I love black cats <3


----------



## ThePearlFish (Mar 31, 2009)

He's my Halloween Cat, for two reasons really. 

1.) I didn't name him, but he was part of the "Twilight litter" so he was named Jacob.. :roll: I wouldn't have named him after a Twilight character though 

2.) We adopted him on Halloween a few weeks ago (and he is an all black cat!!)


----------



## aqua001 (Jan 13, 2012)

I know this thread is a tiny bit old but the second pic is like... YOGA KITTY!!!! Hahahaha, you have some amazing hilarious and beautiful pets, thepearlfish!


----------



## ThePearlFish (Mar 31, 2009)

Haha, thanks .

They DO seem to do weird things .


----------



## Tabbie82 (Jan 24, 2013)

Awww! Your babies are beautiful! Your first picture looks a lot like my cat. Does your dog play with the cats? My cat has grown up in a house full of dogs and won't let a single one of them near her!
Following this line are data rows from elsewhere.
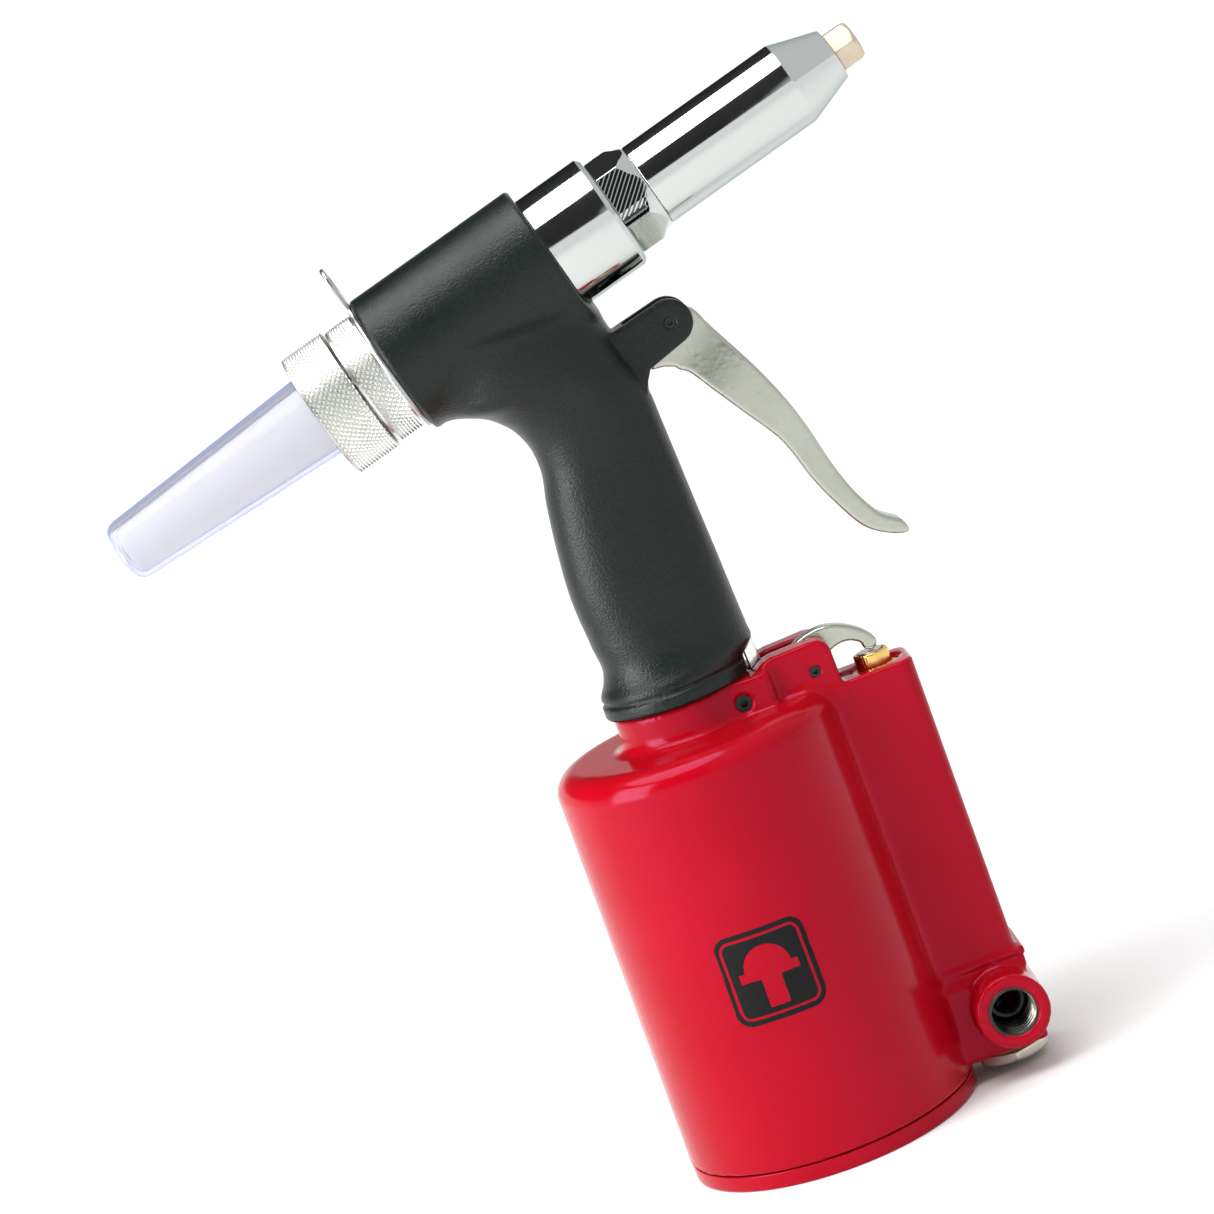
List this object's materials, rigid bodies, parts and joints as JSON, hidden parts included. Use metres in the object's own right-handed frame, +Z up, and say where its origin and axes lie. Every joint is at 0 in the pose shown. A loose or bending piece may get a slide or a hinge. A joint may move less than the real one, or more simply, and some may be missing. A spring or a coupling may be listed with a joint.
{
  "type": "pneumatic rivet gun",
  "caption": "Air-powered blind rivet gun with a red air cylinder, black pistol grip, chrome nose, long lever trigger and clear mandrel bottle.",
  "frame": {"origin": "centre of the base cap's bottom face", "axes": "+Z up the air cylinder's axis, +X towards the nose, +Y away from the air inlet"},
  "size_m": [0.2381, 0.084, 0.2898],
  "materials": {
    "casing_black": "black textured coating on cast aluminium",
    "enamel_red": "glossy red enamel on cast aluminium",
    "chrome": "polished chrome plate",
    "knurled_steel": "satin nickel plate with a diamond knurl",
    "cast_satin": "tumbled cast metal",
    "steel": "ground steel",
    "plate_steel": "bright sheet steel",
    "black_steel": "black oxide",
    "nose_steel": "hardened steel, pale straw tint",
    "zinc_steel": "zinc plated steel",
    "spring_steel": "bare spring wire",
    "brass": "turned brass",
    "bronze": "turned bronze",
    "rubber": "black nitrile",
    "fibre": "brown fibre washer",
    "aluminium": "machined aluminium",
    "clear_plastic": "clear moulded plastic"
  },
  "bodies": {
    "frame": {"handle_casing": "casing_black", "hydraulic_sleeve": "steel", "sleeve_seals": "rubber", "trigger_pin": "black_steel", "rocker_pin": "black_steel", "port_plug": "black_steel", "air_cylinder": "enamel_red", "base_cap": "enamel_red", "base_cap_seal": "rubber", "bumper_ring": "rubber", "ram_gland": "bronze", "ram_gland_seal": "rubber", "valve_sleeve": "brass", "valve_sleeve_seals": "rubber", "valve_spring": "spring_steel", "valve_bush": "brass", "valve_plug": "zinc_steel", "plug_seal": "fibre", "front_gland": "chrome", "gland_seal": "rubber", "rod_seal": "rubber", "return_spring": "spring_steel", "end_cap": "knurled_steel", "end_cap_seal": "rubber", "hanger_plate": "plate_steel", "lock_nut": "chrome", "nose_housing": "chrome", "nosepiece": "nose_steel", "jaw_spring": "spring_steel"},
    "trigger": {"trigger_lever": "cast_satin"},
    "strip": {"trigger_strip": "plate_steel"},
    "rocker": {"rocker_lever": "cast_satin"},
    "valve": {"valve_spool": "steel", "valve_spool_seals": "rubber"},
    "ram": {"air_piston": "aluminium", "air_piston_seal": "rubber", "ram_rod": "steel", "ram_nut": "steel", "ram_seal": "rubber"},
    "puller": {"pull_piston": "steel", "pull_piston_seal": "rubber", "guide_tube": "steel", "jaw_case": "steel"},
    "pusher": {"jaw_pusher": "steel"},
    "jaw_1": {"jaw_1": "steel"},
    "jaw_2": {"jaw_2": "steel"},
    "jaw_3": {"jaw_3": "steel"},
    "bottle": {"collector_bottle": "clear_plastic"},
    "ring": {"collector_ring": "knurled_steel"}
  },
  "joints": [
    {"name": "trigger_squeeze", "type": "hinge", "parent": "frame", "child": "trigger", "pos_m": [0.0328, 0, 0.2293], "axis": [0, 1, 0], "range_deg": [0, 14.5], "stiffness_Nm_per_rad": 0.5, "springref_deg": -6.88},
    {"name": "strip_lift", "type": "slide", "parent": "frame", "child": "strip", "axis": [-0.0424, 0, 0.9991], "range_m": [0, 0.0036]},
    {"name": "rocker_tilt", "type": "hinge", "parent": "frame", "child": "rocker", "pos_m": [0.0374, 0, 0.1262], "axis": [0, 1, 0], "range_deg": [0, 14.7]},
    {"name": "valve_press", "type": "slide", "parent": "frame", "child": "valve", "axis": [0, 0, -1], "range_m": [0, 0.0044], "deforming": ["valve_spring"]},
    {"name": "ram_stroke", "type": "slide", "parent": "frame", "child": "ram", "axis": [0, 0, 1], "range_m": [0, 0.066]},
    {"name": "pull_stroke", "type": "slide", "parent": "frame", "child": "puller", "axis": [-0.9659, 0, -0.2588], "range_m": [0, 0.0176], "stiffness_N_per_m": 1500, "springref_m": -0.02, "deforming": ["return_spring"]},
    {"name": "pusher_follow", "type": "slide", "parent": "puller", "child": "pusher", "axis": [0.9659, 0, 0.2588], "range_m": [0, 0.0015], "deforming": ["jaw_spring"]},
    {"name": "jaw_1_grip", "type": "slide", "parent": "puller", "child": "jaw_1", "axis": [0.9083, 0, 0.4183], "range_m": [0, 0.0015]},
    {"name": "jaw_2_grip", "type": "slide", "parent": "puller", "child": "jaw_2", "axis": [0.9739, -0.1463, 0.1735], "range_m": [0, 0.0015]},
    {"name": "jaw_3_grip", "type": "slide", "parent": "puller", "child": "jaw_3", "axis": [0.9739, 0.1463, 0.1735], "range_m": [0, 0.0015]},
    {"name": "bottle_pull_off", "type": "slide", "parent": "frame", "child": "bottle", "axis": [-0.9659, 0, -0.2588], "range_m": [0, 0.04]},
    {"name": "ring_turn", "type": "hinge", "parent": "bottle", "child": "ring", "pos_m": [-0.05796, 0, 0.23947], "axis": [0.9659, 0, 0.2588], "continuous": true}
  ],
  "couplings": [
    {"joint": "strip_lift", "follows": "trigger_squeeze", "m_per_rad": 0.014067},
    {"joint": "rocker_tilt", "follows": "trigger_squeeze", "ratio": 1.0069},
    {"joint": "valve_press", "follows": "trigger_squeeze", "m_per_rad": 0.017189},
    {"joint": "pull_stroke", "follows": "ram_stroke", "ratio": 0.26515},
    {"joint": "pusher_follow", "follows": "ram_stroke", "ratio": 0.020907},
    {"joint": "jaw_1_grip", "follows": "ram_stroke", "ratio": 0.021212},
    {"joint": "jaw_2_grip", "follows": "ram_stroke", "ratio": 0.021212},
    {"joint": "jaw_3_grip", "follows": "ram_stroke", "ratio": 0.021212}
  ]
}
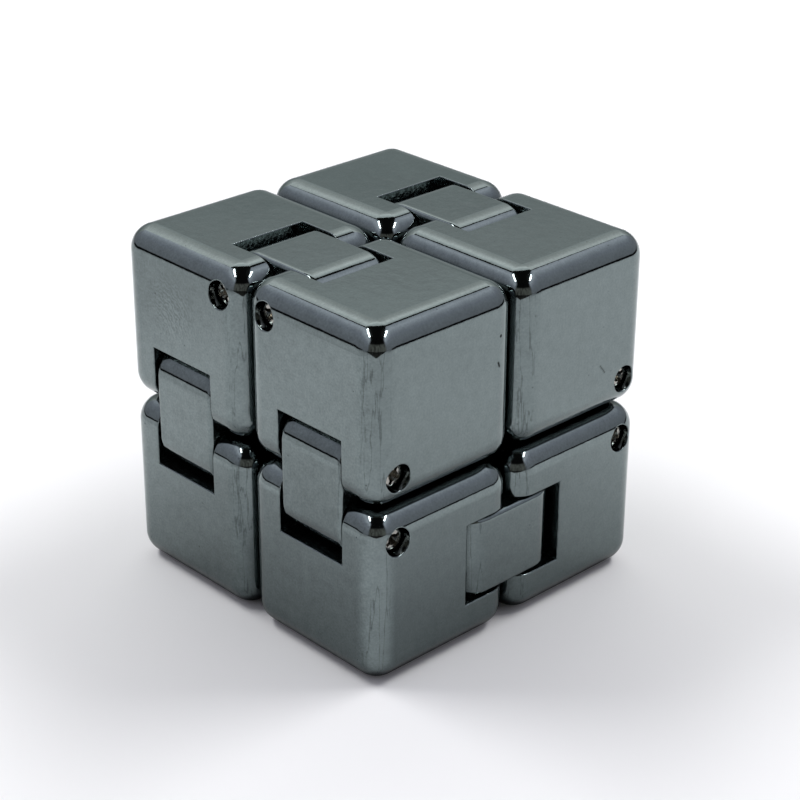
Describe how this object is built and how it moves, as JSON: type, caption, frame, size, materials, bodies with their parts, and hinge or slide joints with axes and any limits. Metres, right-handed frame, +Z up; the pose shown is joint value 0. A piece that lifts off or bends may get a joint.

Thanks for sharing your pics.


----------



## ThePearlFish (Mar 31, 2009)

My dog sometimes goes in play position with the cats or tries to entice them to play by waving a toy in front of them, and they look at her like she is a crazy psycho person..  She also sometimes tries to groom them and they freak out like "OMG, the thing is trying to eat me!" Only time the tabby allowed herself to be groomed was when she was unspayed and in heat...yeesh!


----------